Did you watch every CES presentation this year? If you didn't, don't worry, you didn't miss much. We tend to keep a close eye on Nvidia and AMD for any news about upcoming products, but this year, it was all about AI. I've run the numbers, with a little help from AI-powered transcription, and the mentions of AI are rather staggering.

If you thought Nvidia was emperor of AI, think again. The company's presentation was primarily focused on AI and robotics, but it logged a mere 120 mentions of AI during its 91 minute runtime. That's only 1.3 mentions of AI per minute (AI/min).

AMD's CES keynote, led by Dr. Lisa Su, hit a staggering 210 mentions of AI. That was over a longer runtime of 117 minutes, though it works out to a much higher 1.8 AI/min.

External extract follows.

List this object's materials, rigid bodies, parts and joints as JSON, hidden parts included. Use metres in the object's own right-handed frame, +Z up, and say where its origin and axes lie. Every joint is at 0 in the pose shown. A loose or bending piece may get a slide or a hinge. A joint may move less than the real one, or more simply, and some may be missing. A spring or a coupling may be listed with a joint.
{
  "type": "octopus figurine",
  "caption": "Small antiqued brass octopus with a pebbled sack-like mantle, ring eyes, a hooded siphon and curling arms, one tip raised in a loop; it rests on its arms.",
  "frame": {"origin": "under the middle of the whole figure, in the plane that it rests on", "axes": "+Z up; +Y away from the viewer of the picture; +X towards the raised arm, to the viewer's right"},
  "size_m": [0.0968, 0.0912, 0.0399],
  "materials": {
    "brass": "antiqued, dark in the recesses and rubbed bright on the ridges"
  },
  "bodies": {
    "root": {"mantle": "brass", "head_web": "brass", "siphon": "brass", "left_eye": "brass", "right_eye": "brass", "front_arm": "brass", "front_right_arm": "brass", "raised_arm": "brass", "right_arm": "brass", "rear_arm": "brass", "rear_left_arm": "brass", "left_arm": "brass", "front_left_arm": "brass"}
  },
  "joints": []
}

Su really wanted to drive that point home, huh?

Now, bear in mind that some Ryzen products have AI in the name. Ryzen AI Max, for example, though only 13 mentions of AI in AMD's show were preceded by the word 'Ryzen'.

If you're wondering what percentage of the words spoken were 'AI', and of course you were, here you are:

  • 1.2% of all words spoken during AMD's show were 'AI'
  • 0.95% of all words spoken during Nvidia's show were 'AI'

Though neither company could match Lenovo. Our Andy sat in on Lenovo's event in the Las Vegas Sphere and had some opinions on that experience, and justifiably so looking at these numbers. Lenovo managed 219 mentions of AI in a 114 minute runtime. That's 1.9 AI/min.

(Image credit: Nvidia)

As for gaming, AMD and Lenovo mentioned that specific term just three times throughout their respective shows. So we see where the money is coming from these days.

That said, AMD still earns nearly as much from client and gaming sales as it does from data centre revenue, at a little over $4 billion a piece. Nvidia is much more focused on data centre sales—only $4.3 billion of its $57 billion revenue near the end of last year was from gaming. That might explain why Nvidia had zero mentions of the word 'gaming' in its CES presentation—though it posted a separate pre-recorded presentation specifically on gaming announcements.

None of this is surprising. AMD, Nvidia, and most of the tech world are at a fever pitch for artificial intelligence right now. While I, nor Dell, see the same sort of fervour for AI products in terms of consumer spending, I did just use AI to transcribe all of these very long presentations in 20 minutes. So, any complaints with the methodology or results, send those to the big AI firms. Cheers.